Exercise brief
Below are records; state how many of their lines hold the word "Blender", and give only the figure.
----- Items
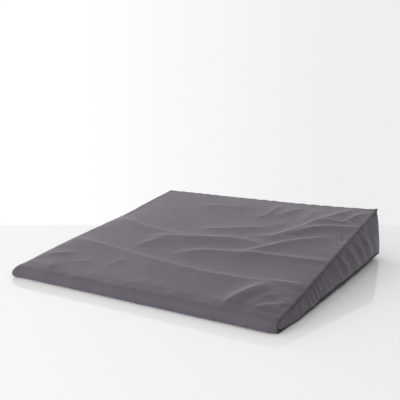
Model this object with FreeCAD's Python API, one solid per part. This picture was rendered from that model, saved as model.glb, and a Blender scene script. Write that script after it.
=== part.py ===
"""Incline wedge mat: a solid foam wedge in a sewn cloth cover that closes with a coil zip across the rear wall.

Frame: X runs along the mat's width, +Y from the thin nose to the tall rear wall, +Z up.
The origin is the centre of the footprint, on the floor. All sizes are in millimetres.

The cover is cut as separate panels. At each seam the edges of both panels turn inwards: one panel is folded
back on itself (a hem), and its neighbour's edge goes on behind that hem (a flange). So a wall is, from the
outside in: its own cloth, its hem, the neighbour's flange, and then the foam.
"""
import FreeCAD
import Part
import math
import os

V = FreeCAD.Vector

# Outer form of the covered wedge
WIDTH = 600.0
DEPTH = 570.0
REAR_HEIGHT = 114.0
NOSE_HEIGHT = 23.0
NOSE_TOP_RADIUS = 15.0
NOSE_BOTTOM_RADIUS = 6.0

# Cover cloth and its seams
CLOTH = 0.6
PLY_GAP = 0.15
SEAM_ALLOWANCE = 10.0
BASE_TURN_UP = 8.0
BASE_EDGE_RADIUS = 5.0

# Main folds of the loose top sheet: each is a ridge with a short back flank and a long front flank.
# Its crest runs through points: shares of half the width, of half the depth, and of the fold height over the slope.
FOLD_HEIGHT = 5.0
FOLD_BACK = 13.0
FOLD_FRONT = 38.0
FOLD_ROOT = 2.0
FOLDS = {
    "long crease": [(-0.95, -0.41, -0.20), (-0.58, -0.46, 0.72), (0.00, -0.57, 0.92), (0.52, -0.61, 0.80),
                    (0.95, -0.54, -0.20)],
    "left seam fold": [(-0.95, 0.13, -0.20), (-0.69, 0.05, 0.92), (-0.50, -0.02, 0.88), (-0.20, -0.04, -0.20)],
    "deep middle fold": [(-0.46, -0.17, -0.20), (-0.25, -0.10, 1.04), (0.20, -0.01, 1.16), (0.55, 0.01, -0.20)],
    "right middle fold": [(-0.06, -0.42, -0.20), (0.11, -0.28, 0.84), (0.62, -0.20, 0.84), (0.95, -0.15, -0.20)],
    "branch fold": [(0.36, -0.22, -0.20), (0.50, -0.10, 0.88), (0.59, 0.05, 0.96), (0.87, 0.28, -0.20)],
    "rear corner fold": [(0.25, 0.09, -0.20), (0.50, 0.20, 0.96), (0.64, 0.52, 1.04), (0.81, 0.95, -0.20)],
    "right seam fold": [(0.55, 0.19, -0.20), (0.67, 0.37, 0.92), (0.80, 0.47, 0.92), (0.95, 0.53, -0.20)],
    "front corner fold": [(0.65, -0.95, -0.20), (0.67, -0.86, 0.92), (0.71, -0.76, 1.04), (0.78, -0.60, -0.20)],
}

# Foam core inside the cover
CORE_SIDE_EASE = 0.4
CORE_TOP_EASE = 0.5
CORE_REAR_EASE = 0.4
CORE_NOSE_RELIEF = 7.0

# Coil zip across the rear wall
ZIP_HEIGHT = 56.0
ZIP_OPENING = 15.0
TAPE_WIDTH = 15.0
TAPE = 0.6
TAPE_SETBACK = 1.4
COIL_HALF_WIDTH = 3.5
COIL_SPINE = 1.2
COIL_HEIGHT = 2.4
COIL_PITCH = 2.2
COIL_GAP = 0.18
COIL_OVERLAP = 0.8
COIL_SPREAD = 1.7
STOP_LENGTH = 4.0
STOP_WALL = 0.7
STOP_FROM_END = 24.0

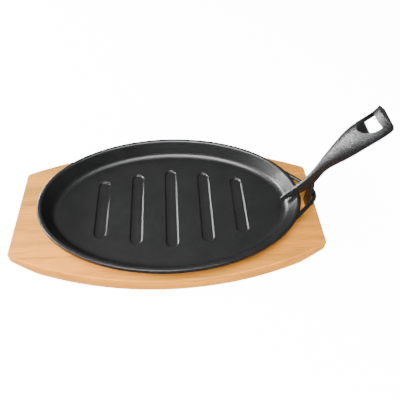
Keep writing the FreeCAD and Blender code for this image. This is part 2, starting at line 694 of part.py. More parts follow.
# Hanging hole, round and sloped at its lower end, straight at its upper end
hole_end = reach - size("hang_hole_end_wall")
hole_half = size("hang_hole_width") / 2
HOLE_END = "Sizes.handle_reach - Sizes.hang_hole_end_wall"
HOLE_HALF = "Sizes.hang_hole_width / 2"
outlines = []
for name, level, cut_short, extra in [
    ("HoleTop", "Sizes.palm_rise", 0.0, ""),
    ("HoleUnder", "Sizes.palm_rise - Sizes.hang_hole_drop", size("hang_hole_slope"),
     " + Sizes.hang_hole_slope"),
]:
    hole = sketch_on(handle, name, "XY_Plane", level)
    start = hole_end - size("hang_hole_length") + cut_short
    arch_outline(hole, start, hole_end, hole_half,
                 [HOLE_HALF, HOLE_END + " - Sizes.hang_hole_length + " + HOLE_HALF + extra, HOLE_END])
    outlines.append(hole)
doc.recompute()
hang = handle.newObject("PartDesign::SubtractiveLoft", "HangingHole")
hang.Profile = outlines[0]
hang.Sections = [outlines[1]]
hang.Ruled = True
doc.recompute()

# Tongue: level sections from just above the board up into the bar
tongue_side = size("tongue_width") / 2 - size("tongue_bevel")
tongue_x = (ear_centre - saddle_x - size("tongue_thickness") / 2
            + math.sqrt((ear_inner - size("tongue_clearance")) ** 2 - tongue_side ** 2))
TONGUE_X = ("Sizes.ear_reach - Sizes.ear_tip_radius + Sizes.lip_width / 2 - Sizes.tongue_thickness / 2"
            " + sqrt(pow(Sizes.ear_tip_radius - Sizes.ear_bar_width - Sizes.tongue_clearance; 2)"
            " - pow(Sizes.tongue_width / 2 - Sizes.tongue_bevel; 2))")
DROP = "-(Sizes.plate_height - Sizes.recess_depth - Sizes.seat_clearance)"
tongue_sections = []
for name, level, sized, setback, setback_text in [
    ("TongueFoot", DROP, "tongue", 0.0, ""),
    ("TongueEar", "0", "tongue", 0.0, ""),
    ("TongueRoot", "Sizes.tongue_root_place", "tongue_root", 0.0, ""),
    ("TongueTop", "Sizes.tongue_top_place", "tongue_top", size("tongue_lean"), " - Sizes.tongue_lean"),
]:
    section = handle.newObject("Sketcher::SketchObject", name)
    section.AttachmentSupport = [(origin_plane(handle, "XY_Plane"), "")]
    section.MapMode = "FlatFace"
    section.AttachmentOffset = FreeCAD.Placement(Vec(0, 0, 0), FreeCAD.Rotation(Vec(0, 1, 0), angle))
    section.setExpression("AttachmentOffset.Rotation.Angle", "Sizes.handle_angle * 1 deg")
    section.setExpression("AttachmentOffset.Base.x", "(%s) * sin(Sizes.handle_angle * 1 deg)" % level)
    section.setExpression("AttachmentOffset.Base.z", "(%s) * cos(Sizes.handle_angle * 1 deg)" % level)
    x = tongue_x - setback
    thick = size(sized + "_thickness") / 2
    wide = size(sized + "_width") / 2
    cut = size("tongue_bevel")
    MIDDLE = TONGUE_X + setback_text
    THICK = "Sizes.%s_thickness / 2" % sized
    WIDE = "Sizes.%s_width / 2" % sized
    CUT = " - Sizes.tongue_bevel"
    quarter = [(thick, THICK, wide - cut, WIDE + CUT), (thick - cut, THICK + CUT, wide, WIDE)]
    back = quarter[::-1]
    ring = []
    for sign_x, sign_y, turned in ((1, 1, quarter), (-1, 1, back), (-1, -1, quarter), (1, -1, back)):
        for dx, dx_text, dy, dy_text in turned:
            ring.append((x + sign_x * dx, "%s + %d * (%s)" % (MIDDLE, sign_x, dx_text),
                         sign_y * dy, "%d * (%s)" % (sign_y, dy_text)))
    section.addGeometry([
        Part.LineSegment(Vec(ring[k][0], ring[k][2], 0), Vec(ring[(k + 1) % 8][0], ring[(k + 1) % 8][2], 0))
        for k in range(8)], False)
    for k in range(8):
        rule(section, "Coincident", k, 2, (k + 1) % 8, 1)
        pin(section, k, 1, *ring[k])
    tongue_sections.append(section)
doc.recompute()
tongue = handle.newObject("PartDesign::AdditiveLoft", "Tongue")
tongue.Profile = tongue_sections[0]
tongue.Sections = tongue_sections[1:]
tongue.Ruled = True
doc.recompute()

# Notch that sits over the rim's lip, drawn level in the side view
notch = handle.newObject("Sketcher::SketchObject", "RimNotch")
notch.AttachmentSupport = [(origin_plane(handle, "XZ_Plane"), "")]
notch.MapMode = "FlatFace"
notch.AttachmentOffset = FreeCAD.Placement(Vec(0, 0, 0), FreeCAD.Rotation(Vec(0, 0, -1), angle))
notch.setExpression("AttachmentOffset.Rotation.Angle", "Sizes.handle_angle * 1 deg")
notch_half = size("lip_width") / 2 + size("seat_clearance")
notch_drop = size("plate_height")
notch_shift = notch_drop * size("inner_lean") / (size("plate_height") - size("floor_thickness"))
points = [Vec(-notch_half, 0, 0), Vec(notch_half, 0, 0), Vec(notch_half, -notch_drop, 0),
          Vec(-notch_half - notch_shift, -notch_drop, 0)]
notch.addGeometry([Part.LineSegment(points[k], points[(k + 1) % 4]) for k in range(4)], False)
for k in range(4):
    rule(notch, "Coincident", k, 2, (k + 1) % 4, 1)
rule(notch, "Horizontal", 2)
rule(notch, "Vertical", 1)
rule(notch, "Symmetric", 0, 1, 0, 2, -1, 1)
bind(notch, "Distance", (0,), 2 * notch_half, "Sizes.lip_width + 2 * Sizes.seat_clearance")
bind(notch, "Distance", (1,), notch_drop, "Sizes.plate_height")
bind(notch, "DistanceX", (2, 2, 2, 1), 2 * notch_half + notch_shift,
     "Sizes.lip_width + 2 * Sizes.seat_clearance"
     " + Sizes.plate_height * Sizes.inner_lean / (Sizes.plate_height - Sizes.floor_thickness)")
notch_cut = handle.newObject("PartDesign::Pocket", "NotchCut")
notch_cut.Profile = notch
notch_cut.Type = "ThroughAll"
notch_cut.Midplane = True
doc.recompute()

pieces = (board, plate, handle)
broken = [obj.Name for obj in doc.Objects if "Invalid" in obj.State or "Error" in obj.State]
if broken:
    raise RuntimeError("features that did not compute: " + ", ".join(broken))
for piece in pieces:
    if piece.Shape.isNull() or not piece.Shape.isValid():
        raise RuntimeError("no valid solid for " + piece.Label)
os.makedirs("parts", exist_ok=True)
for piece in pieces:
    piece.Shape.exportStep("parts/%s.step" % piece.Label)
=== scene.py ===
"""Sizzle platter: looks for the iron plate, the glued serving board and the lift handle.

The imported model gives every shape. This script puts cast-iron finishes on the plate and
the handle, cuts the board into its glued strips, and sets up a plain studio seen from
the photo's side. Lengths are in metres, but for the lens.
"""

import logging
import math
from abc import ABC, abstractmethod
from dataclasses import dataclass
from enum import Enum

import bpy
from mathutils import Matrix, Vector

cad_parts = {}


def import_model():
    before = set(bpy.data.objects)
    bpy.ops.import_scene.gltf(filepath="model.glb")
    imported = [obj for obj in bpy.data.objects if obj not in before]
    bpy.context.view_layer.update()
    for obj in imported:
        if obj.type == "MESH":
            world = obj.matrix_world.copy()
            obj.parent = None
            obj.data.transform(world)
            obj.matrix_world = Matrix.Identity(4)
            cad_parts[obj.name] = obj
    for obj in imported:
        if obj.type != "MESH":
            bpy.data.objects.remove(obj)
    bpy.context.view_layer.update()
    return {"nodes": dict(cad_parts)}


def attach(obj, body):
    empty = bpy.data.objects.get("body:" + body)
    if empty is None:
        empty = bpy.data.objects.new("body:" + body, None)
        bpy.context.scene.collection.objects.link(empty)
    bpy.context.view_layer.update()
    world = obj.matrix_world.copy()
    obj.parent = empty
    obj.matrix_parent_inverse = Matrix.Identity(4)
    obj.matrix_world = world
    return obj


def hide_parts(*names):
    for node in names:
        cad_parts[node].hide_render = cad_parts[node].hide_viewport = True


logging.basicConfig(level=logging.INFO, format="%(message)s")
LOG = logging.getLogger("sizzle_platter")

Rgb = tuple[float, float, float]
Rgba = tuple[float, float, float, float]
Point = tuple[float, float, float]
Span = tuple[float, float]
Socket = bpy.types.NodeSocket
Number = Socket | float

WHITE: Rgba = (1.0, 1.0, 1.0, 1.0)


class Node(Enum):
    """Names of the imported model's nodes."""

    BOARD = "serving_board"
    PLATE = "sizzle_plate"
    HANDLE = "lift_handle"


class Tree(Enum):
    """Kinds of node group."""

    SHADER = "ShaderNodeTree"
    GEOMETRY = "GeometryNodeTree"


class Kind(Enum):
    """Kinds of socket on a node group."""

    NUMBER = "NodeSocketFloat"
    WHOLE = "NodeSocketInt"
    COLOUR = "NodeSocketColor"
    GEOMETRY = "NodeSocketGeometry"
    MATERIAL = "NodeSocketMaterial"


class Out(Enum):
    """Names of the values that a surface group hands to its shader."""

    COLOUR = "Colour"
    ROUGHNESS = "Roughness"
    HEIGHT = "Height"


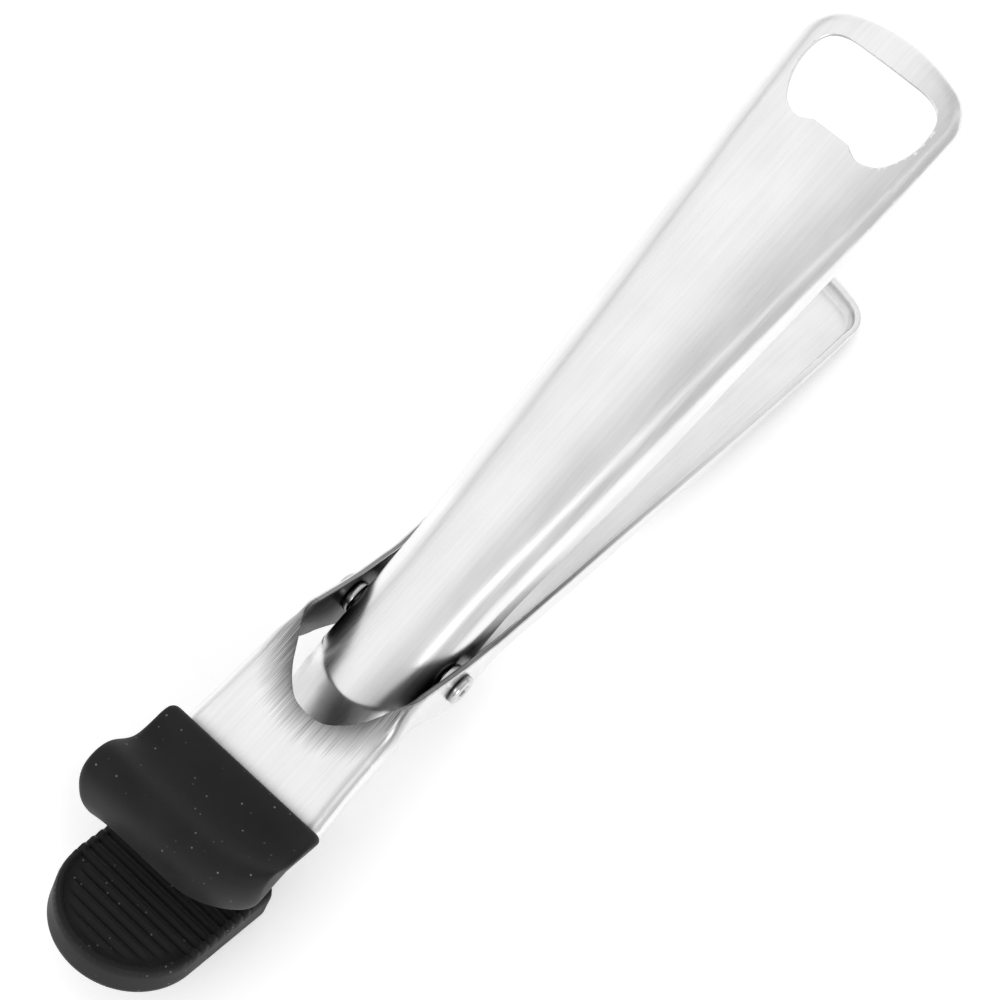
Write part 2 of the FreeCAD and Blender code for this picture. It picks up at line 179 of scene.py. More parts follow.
----------
Complete output
3